**SET PROBLEM**
Return every entry exactly.

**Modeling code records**
---

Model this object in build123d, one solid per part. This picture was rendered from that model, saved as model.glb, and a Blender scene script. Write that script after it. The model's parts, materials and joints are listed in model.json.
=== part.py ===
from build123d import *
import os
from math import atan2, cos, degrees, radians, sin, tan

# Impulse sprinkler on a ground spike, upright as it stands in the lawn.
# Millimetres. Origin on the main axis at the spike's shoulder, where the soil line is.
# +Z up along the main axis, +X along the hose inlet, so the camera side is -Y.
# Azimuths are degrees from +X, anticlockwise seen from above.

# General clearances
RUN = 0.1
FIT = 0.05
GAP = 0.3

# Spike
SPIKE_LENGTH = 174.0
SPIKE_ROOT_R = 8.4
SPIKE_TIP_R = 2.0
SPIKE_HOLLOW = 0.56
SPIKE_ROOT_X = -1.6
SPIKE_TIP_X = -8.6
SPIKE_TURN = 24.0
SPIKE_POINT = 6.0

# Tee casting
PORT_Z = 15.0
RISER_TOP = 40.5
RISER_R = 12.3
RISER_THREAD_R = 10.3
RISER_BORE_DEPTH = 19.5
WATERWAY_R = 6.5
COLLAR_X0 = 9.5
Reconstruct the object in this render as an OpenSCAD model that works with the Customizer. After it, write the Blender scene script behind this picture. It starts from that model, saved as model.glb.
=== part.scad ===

---

**THE REPLY**
Model this object in build123d, one solid per part. This picture was rendered from that model, saved as model.glb, and a Blender scene script. Write that script after it. The model's parts, materials and joints are listed in model.json.
=== part.py ===
from build123d import *
import os
from math import atan2, cos, degrees, radians, sin, tan

# Impulse sprinkler on a ground spike, upright as it stands in the lawn.
# Millimetres. Origin on the main axis at the spike's shoulder, where the soil line is.
# +Z up along the main axis, +X along the hose inlet, so the camera side is -Y.
# Azimuths are degrees from +X, anticlockwise seen from above.

# General clearances
RUN = 0.1
FIT = 0.05
GAP = 0.3

# Spike
SPIKE_LENGTH = 174.0
SPIKE_ROOT_R = 8.4
SPIKE_TIP_R = 2.0
SPIKE_HOLLOW = 0.56
SPIKE_ROOT_X = -1.6
SPIKE_TIP_X = -8.6
SPIKE_TURN = 24.0
SPIKE_POINT = 6.0

# Tee casting
PORT_Z = 15.0
RISER_TOP = 40.5
RISER_R = 12.3
RISER_THREAD_R = 10.3
RISER_BORE_DEPTH = 19.5
WATERWAY_R = 6.5
COLLAR_X0 = 9.5
Reconstruct the object in this render as an OpenSCAD model that works with the Customizer. After it, write the Blender scene script behind this picture. It starts from that model, saved as model.glb.
=== part.scad ===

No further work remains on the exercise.